The woman continued. She had finally succumbed to her son’s wishes that morning by promising him that she would bring him to this house under the rock up the mountain that he kept speaking of. However, not knowing clearly herself the place he referred to and knowing that a lama nearby was giving a long-life ceremony that day, she tried in vain to quell the boy’s insistence by bringing him to the lama’s house.
On arrival however the two-and-a-half-year-old screamed furiously that this was not where he wanted to go, that he wanted to go to Cherok. It was then, as this mother was continuing up the path to find this place called Cherok, that she ran into Ngawang Samden.
On the agreement that Ngawang Samden would take the boy for ten days so the mother could get some work as a porter, he then moved to Lawudo. When the ten days were up, however, he refused to leave, saying that if he couldn’t return to Cherok then he would be a Lawudo monk and that he never wanted to live with his family again.
It was also at this point that Ngawang Samden checked with Ven. Trulshik Rinpoche of Thubten Chöling Gompa in Solo if the reincarnation was correct. Trulshik Rinpoche replied that the boy was indeed the incarnation of Kushog Mangden and later gave the name Ngawang Ridzin Gyatso. Ngawang Samden started sending me letters saying that I must come meet the boy. She described to me the event that led to his recognition and said that he had been asking about me. True or not, she needn’t have said another word. In October 1995 I went to meet the lama who was not yet three.
There was no denying that the young lama was extraordinary. From waking until sleep the only entertainment he was interested in was doing puja. He would sit crossed-legged in Lawudo’s dining room, holding dorje and bell, wearing the red hat of his predecessor, reciting in tantric voice the text in front of him (though not in a language understandable to his listeners). In front of him, on the floor, were his attendants, playing cymbals (a pair of enamel mug lids), gyaling (a length of plastic pipe) and passing out tsog (balls of clay), only when the lama said so and not before.
So powerful was he during these daily pujas that though I would often be brought to laughter by the scene I was witnessing, I was equally brought to tears by its utter beauty. As solemnly as he would hold up a small stupa to his forehead, lower his eyelids and go into meditation, just as spontaneously would he burst into laughter and announce the puja done. Besides this, his favorite activities were standing with his gyaling perched atop the wall of Lawudo’s courtyard, blessing the valley below with his new young voice and talking about who he was and what he wanted to do.

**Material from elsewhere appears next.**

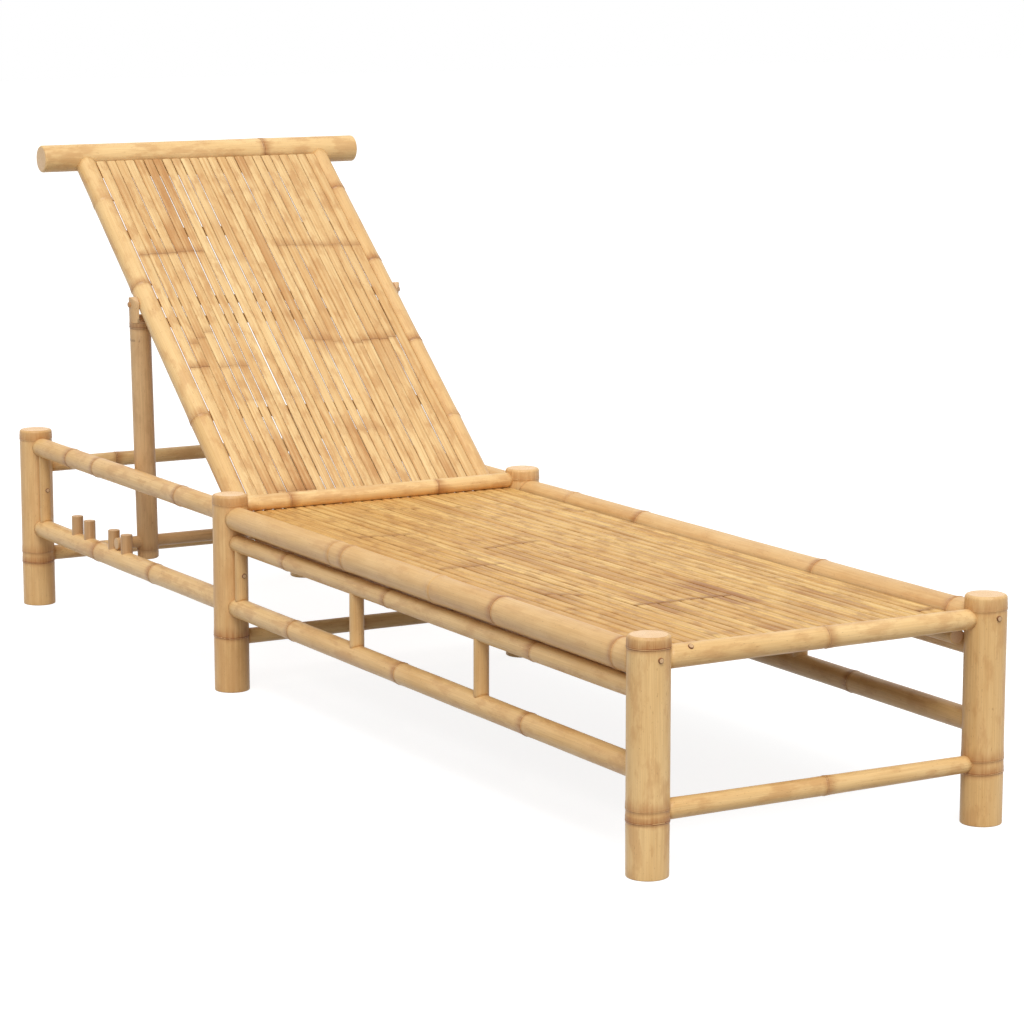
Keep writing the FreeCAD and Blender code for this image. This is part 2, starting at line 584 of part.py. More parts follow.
def prop():
    """Two splayed legs joined by the bar in the slots and by the rod that turns in the backrest rails."""
    pivot = BACK.multVec(Vector(0, size("prop_along"), -size("prop_below")))
    bar_y = mid_y + size("slot_one")
    bar_z = size("slot_rail_z") + size("slot_rail_dia") / 2 + size("bar_clear") + size("bar_dia") / 2
    leg_r = size("leg_dia") / 2
    face_x = size("back_x") + size("back_rail_dia") / 2 + size("tongue_gap")
    tip_x = size("leg_top_x") + leg_r + size("rod_proud")
    bar_at = Vector(-size("bar_half"), bar_y, bar_z)
    bar = pole("prop_bar_pole", "2 * sizes.bar_half", "sizes.bar_dia", "sizes.bar_dia", bar_at, ALONG_X)
    keep(bar, "prop_bar")
    bar_hole = rod("bar_hole", "sizes.bar_dia + 2 * sizes.pin_gap", "2 * sizes.bar_half", bar_at, ALONG_X)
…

I have never spent as much time with another young tulku, so I have nothing to compare my experience with, but this boy left no room for misunderstanding about his intentions. Having a three-year-old dictate letters for me to write to Lama Zopa and others stating that he was the real Cherok Lama and please to help him accomplish his wishes was certainly a new one for me. As stated, he wanted to go to Kopan, study, become a big lama and then teach Westerners. Point blank. His heartfelt connection with Westerners was, and is, undeniable. Each person who arrived at Lawudo in the year he lived there was formally shown around hand in hand by a little boy in a maroon chuba and yellow sweater and I saw not one who wasn’t visibly affected by the affectionate character of the boy they knew nothing of.

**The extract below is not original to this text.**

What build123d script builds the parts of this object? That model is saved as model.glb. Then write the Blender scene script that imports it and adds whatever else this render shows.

In August I returned to Lawudo once again, this time with instructions from Lama Zopa to bring Cherok Lama down with me to Kopan. In the year that had ensued, his wish to go to Kopan had not diminished nor altered and it was now clearly in everyone’s favor to fulfill his wish. For the next three months until we left for Kathmandu, little Rinpoche’s excitement grew and with it an insatiable appetite to know about helicopters. Each day when I would visit him he would have built another helicopter, out of socks, Styrofoam, piece of plastic pipe, marbles and plastic wheels. I regret not having photographed any of his creations as they were works of ingenuity far more advanced than his years. He would then ask how many days until we would ride in the helicopter and go to Kopan. At 3 a.m. on November 1 he was to wait no longer and with the excitement of a child at Christmas he woke us all saying “today helicopter going.” Together with his attendant Ven. Tsultrim Norbu from Lawudo and Brian as coolie we walked to Shangboche airport by starlight. At 3 p.m. when we finally took off Rinpoche grinned a grin of supreme accomplishment. To my mind he had waited for years beyond his current age for this moment. I was grateful to have been a cog in the wheel.

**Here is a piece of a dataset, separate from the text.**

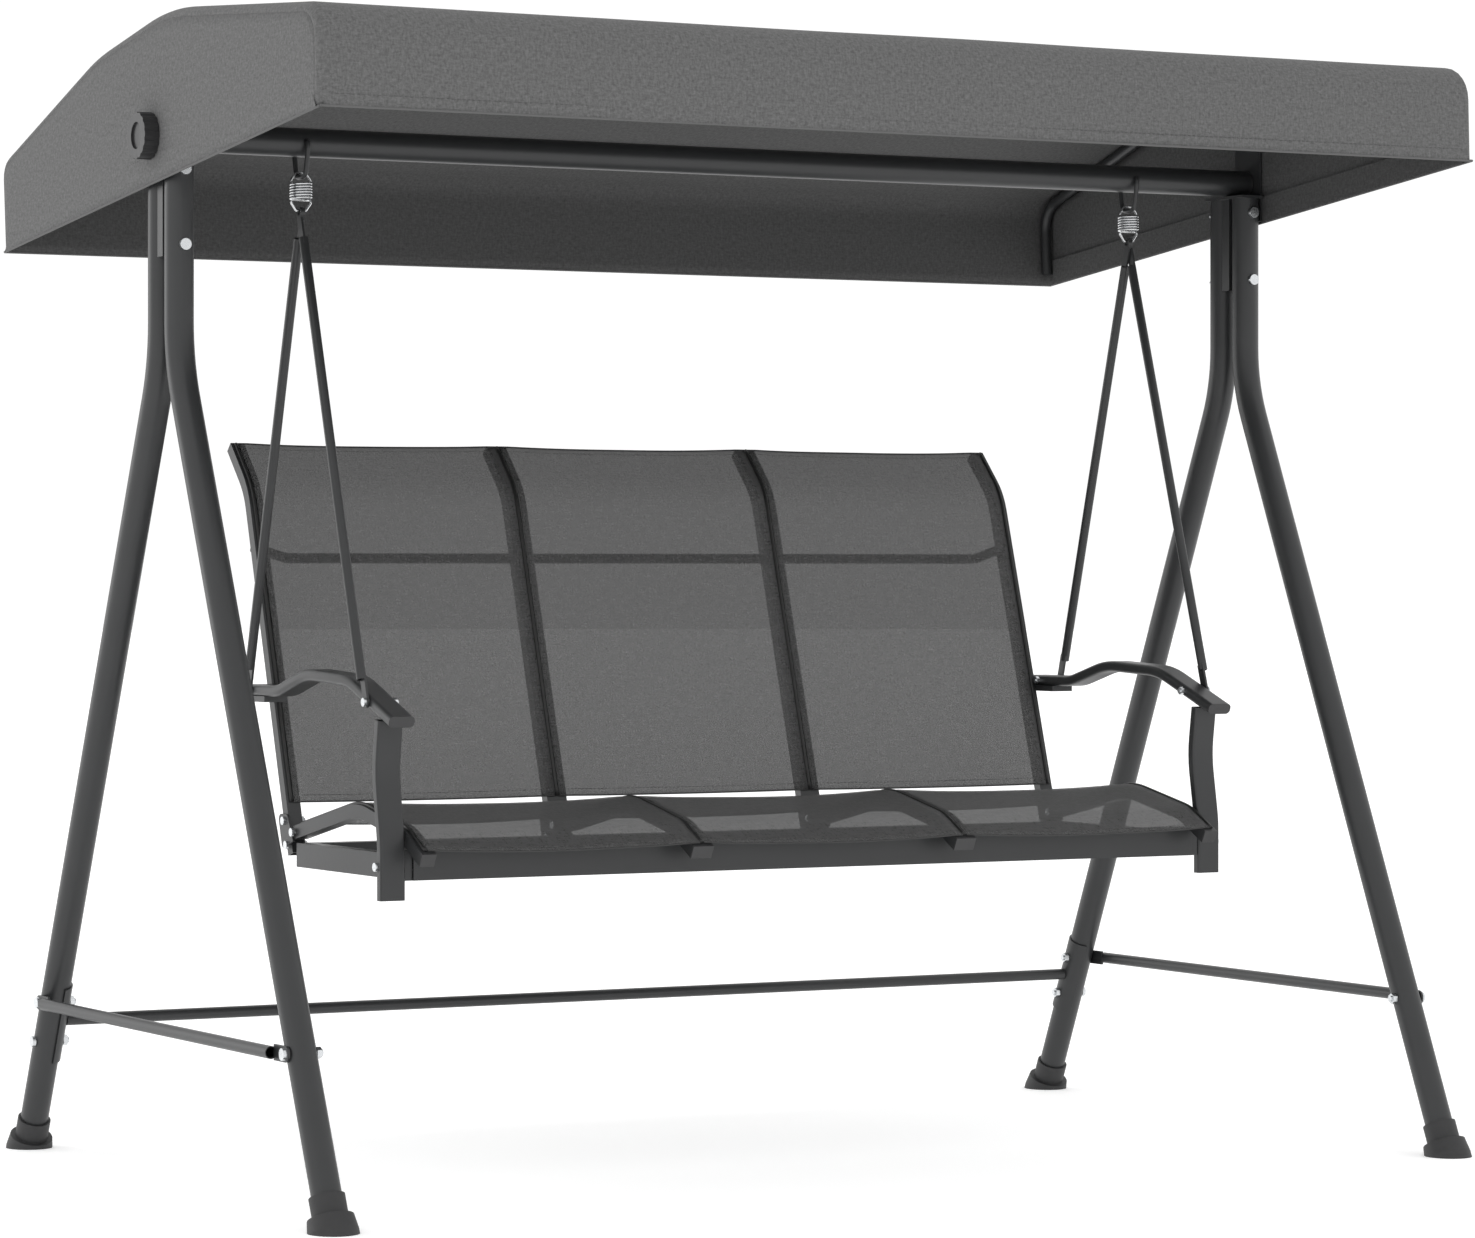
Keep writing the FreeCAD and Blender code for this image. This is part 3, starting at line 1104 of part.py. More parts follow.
def make_canopy_frame():
    tops = inset_cover("bow_inset", "bow_diameter", "bow_diameter")
    tops[4] = (*tops[4][:2], "bow_eave_radius")
    rim_slope = "((cover_rear_rise - cover_front_rise) / (cover_rear_y - cover_front_y))"
    strips, plates = [], []
    for side_name, side in SIDES:
        keep(bent_tube(tops, "bow_diameter", "bow_wall", offset=mirrored(side, BOW_PLANE)),
             f"canopy_bow_{side_name}")
        near = "(cover_front_y + bow_inset + bow_diameter / 2 + 1)"
        far = "(cover_rear_y - bow_inset - bow_diameter / 2 - 1)"
        low_near = f"({BAR} + cover_front_rise + ({near} - cover_front_y) * {rim_slope} + 2)"
        low_far = f"({BAR} + cover_front_rise + ({far} - cover_front_y) * {rim_slope} + 2)"
        body = new_body()
        outer_face = f"{LEG_FACE} + strip_gap + strip_thickness * 1.5"
        sketch = new_sketch(body, "YZ_Plane", mirrored(side, outer_face))
        draw(sketch, [(near, low_near, None), (far, low_far, None),
                      (far, f"{low_far} + strip_depth", None),
                      (near, f"{low_near} + strip_depth", None)])
        pad(body, sketch, "strip_thickness", symmetric=True)
        drill(body, "YZ_Plane", "0", BAR, "knob_stud + 1")
        strips.append(body)
        body = new_body()
        inner_face = f"{LEG_FACE} + strip_gap + strip_thickness / 2"
        sketch = new_sketch(body, "YZ_Plane", mirrored(side, inner_face))
        left = "(pivot_plate_middle - pivot_plate_width / 2)"
        right = "(pivot_plate_middle + pivot_plate_width / 2)"
        foot = f"{BAR} + cover_front_rise + ({{0}} - cover_front_y) * {rim_slope} + 2"
        roof = f"{BAR} + cover_ridge_rise - 34"
        draw(sketch, [(left, foot.format(left), None), (right, foot.format(right), None),
                      (right, roof, None), (left, roof, None)])
        pad(body, sketch, "strip_thickness", symmetric=True)
        drill(body, "YZ_Plane", "0", BAR, "knob_stud + pivot_fit")
        plates.append(body)
    group("canopy_side_strips", strips)
    group("canopy_pivot_plates", plates)
    half = f"({BOW_PLANE} - bow_diameter / 2 - 0.2)"
    bars = [("canopy_front_bar", "cover_front_y + bow_inset", f"{BAR} + cover_front_rise + 28"),
            ("canopy_ridge_bar", "cover_ridge_y", f"{BAR} + cover_ridge_rise - 20"),
            ("canopy_rear_bar", "cover_eave_y - rear_bar_reach", REAR_BAR_Z)]
    for label, y, z in bars:
        keep(straight_tube("bow_diameter", "bow_wall", half, y, z), label)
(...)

On the morning of Cherok Lama’s “entrance into the monastery” at Kopan a few weeks later we went to Lama Lhundrup’s room for the hair-cutting and name-giving ceremony. Rinpoche made three prostrations to Lama Lhundrup as well as offering a kata and fruit. At the lama’s feet a piece of hair was cut from Rinpoche’s crown and the name Losang prefixed to his name. Losang Ngawang Ridzin Gyatso was then ready to officially become part of the Kopan community of 230 monks and as well to be recognized by the community as a tulku. There was clearly a sense of joy in the community that day to have such an incarnate lama amongst them.
Before beginning his formal studies after Tibetan New Year (February 8), he delighted in having so many adoring monks around to push him in the wheel barrow, play with toy cars and best of all to chase him as he buzzed around the hill as a clearly manifest helicopter. However, having seen more of the modern world now, his interest does not stop with just the flying machine. Motorcycles, cars, bicycles, boats, you name it, this boy is avid of vehicles. Hopefully for us he will be a vehicle that aids us all on our paths to enlightenment.